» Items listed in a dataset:
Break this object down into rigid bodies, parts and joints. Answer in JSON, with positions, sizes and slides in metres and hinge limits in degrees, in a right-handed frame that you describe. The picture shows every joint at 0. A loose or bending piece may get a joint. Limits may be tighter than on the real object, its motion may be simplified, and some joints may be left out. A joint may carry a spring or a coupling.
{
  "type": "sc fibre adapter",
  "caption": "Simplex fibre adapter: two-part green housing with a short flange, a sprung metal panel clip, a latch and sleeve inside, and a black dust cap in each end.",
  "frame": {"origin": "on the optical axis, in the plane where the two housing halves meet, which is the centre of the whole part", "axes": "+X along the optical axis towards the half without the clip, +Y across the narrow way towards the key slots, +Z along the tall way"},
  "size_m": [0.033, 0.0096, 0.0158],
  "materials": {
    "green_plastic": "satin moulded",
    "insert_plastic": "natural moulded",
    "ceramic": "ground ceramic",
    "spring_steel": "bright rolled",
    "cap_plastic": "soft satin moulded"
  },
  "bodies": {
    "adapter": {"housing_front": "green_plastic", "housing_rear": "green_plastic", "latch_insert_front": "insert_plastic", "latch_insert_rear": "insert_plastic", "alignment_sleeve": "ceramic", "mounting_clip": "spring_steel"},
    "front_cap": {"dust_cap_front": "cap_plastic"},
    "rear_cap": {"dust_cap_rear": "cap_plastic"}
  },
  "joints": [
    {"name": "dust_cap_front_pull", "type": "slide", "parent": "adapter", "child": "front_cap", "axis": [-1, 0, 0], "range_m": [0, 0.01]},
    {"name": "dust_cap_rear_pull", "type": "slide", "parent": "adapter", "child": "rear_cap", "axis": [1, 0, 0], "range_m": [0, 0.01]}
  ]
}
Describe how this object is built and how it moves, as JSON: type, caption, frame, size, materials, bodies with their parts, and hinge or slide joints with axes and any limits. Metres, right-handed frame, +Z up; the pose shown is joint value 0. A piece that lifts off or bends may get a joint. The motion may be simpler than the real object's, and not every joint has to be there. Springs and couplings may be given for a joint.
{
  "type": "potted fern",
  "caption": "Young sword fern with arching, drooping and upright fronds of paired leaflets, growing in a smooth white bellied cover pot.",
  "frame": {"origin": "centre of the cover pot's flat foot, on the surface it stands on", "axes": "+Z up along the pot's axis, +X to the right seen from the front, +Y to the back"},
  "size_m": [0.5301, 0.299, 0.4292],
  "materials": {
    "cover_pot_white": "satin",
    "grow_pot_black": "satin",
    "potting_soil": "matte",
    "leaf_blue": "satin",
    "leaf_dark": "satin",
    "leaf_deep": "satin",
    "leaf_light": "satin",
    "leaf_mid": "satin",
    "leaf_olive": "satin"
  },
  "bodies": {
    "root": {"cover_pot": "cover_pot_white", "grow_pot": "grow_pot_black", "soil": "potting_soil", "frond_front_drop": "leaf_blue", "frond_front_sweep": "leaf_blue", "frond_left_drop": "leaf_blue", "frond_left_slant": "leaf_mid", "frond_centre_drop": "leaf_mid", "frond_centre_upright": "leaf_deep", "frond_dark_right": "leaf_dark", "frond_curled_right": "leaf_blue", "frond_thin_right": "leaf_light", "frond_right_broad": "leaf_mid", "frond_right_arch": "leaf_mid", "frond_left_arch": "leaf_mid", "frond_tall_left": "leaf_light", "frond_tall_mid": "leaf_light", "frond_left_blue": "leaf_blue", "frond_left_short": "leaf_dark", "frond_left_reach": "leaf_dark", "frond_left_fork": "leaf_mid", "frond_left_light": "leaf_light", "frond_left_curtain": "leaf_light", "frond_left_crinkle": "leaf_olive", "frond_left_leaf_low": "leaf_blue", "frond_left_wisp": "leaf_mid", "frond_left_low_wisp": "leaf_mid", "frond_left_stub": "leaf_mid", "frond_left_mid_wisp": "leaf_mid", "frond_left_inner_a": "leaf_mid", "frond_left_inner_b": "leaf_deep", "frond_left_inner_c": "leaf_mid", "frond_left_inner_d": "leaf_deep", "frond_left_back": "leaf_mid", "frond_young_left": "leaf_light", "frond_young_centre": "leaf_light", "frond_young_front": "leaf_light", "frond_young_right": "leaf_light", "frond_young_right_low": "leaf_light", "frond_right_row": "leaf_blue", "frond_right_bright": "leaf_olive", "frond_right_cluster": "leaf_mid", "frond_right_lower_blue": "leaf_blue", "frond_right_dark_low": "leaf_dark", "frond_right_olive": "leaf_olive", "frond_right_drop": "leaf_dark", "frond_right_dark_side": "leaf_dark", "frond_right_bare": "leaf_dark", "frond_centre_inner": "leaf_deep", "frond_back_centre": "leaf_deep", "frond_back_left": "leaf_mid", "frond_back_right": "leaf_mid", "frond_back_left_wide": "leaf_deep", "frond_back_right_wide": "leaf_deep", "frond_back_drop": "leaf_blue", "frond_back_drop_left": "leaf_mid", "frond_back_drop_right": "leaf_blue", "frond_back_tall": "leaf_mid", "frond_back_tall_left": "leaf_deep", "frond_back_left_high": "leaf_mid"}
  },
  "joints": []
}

» Directions: Reproduce every line of the material above exactly.

» The output:
Break this object down into rigid bodies, parts and joints. Answer in JSON, with positions, sizes and slides in metres and hinge limits in degrees, in a right-handed frame that you describe. The picture shows every joint at 0. A loose or bending piece may get a joint. Limits may be tighter than on the real object, its motion may be simplified, and some joints may be left out. A joint may carry a spring or a coupling.
{
  "type": "sc fibre adapter",
  "caption": "Simplex fibre adapter: two-part green housing with a short flange, a sprung metal panel clip, a latch and sleeve inside, and a black dust cap in each end.",
  "frame": {"origin": "on the optical axis, in the plane where the two housing halves meet, which is the centre of the whole part", "axes": "+X along the optical axis towards the half without the clip, +Y across the narrow way towards the key slots, +Z along the tall way"},
  "size_m": [0.033, 0.0096, 0.0158],
  "materials": {
    "green_plastic": "satin moulded",
    "insert_plastic": "natural moulded",
    "ceramic": "ground ceramic",
    "spring_steel": "bright rolled",
    "cap_plastic": "soft satin moulded"
  },
  "bodies": {
    "adapter": {"housing_front": "green_plastic", "housing_rear": "green_plastic", "latch_insert_front": "insert_plastic", "latch_insert_rear": "insert_plastic", "alignment_sleeve": "ceramic", "mounting_clip": "spring_steel"},
    "front_cap": {"dust_cap_front": "cap_plastic"},
    "rear_cap": {"dust_cap_rear": "cap_plastic"}
  },
  "joints": [
    {"name": "dust_cap_front_pull", "type": "slide", "parent": "adapter", "child": "front_cap", "axis": [-1, 0, 0], "range_m": [0, 0.01]},
    {"name": "dust_cap_rear_pull", "type": "slide", "parent": "adapter", "child": "rear_cap", "axis": [1, 0, 0], "range_m": [0, 0.01]}
  ]
}
Describe how this object is built and how it moves, as JSON: type, caption, frame, size, materials, bodies with their parts, and hinge or slide joints with axes and any limits. Metres, right-handed frame, +Z up; the pose shown is joint value 0. A piece that lifts off or bends may get a joint. The motion may be simpler than the real object's, and not every joint has to be there. Springs and couplings may be given for a joint.
{
  "type": "potted fern",
  "caption": "Young sword fern with arching, drooping and upright fronds of paired leaflets, growing in a smooth white bellied cover pot.",
  "frame": {"origin": "centre of the cover pot's flat foot, on the surface it stands on", "axes": "+Z up along the pot's axis, +X to the right seen from the front, +Y to the back"},
  "size_m": [0.5301, 0.299, 0.4292],
  "materials": {
    "cover_pot_white": "satin",
    "grow_pot_black": "satin",
    "potting_soil": "matte",
    "leaf_blue": "satin",
    "leaf_dark": "satin",
    "leaf_deep": "satin",
    "leaf_light": "satin",
    "leaf_mid": "satin",
    "leaf_olive": "satin"
  },
  "bodies": {
    "root": {"cover_pot": "cover_pot_white", "grow_pot": "grow_pot_black", "soil": "potting_soil", "frond_front_drop": "leaf_blue", "frond_front_sweep": "leaf_blue", "frond_left_drop": "leaf_blue", "frond_left_slant": "leaf_mid", "frond_centre_drop": "leaf_mid", "frond_centre_upright": "leaf_deep", "frond_dark_right": "leaf_dark", "frond_curled_right": "leaf_blue", "frond_thin_right": "leaf_light", "frond_right_broad": "leaf_mid", "frond_right_arch": "leaf_mid", "frond_left_arch": "leaf_mid", "frond_tall_left": "leaf_light", "frond_tall_mid": "leaf_light", "frond_left_blue": "leaf_blue", "frond_left_short": "leaf_dark", "frond_left_reach": "leaf_dark", "frond_left_fork": "leaf_mid", "frond_left_light": "leaf_light", "frond_left_curtain": "leaf_light", "frond_left_crinkle": "leaf_olive", "frond_left_leaf_low": "leaf_blue", "frond_left_wisp": "leaf_mid", "frond_left_low_wisp": "leaf_mid", "frond_left_stub": "leaf_mid", "frond_left_mid_wisp": "leaf_mid", "frond_left_inner_a": "leaf_mid", "frond_left_inner_b": "leaf_deep", "frond_left_inner_c": "leaf_mid", "frond_left_inner_d": "leaf_deep", "frond_left_back": "leaf_mid", "frond_young_left": "leaf_light", "frond_young_centre": "leaf_light", "frond_young_front": "leaf_light", "frond_young_right": "leaf_light", "frond_young_right_low": "leaf_light", "frond_right_row": "leaf_blue", "frond_right_bright": "leaf_olive", "frond_right_cluster": "leaf_mid", "frond_right_lower_blue": "leaf_blue", "frond_right_dark_low": "leaf_dark", "frond_right_olive": "leaf_olive", "frond_right_drop": "leaf_dark", "frond_right_dark_side": "leaf_dark", "frond_right_bare": "leaf_dark", "frond_centre_inner": "leaf_deep", "frond_back_centre": "leaf_deep", "frond_back_left": "leaf_mid", "frond_back_right": "leaf_mid", "frond_back_left_wide": "leaf_deep", "frond_back_right_wide": "leaf_deep", "frond_back_drop": "leaf_blue", "frond_back_drop_left": "leaf_mid", "frond_back_drop_right": "leaf_blue", "frond_back_tall": "leaf_mid", "frond_back_tall_left": "leaf_deep", "frond_back_left_high": "leaf_mid"}
  },
  "joints": []
}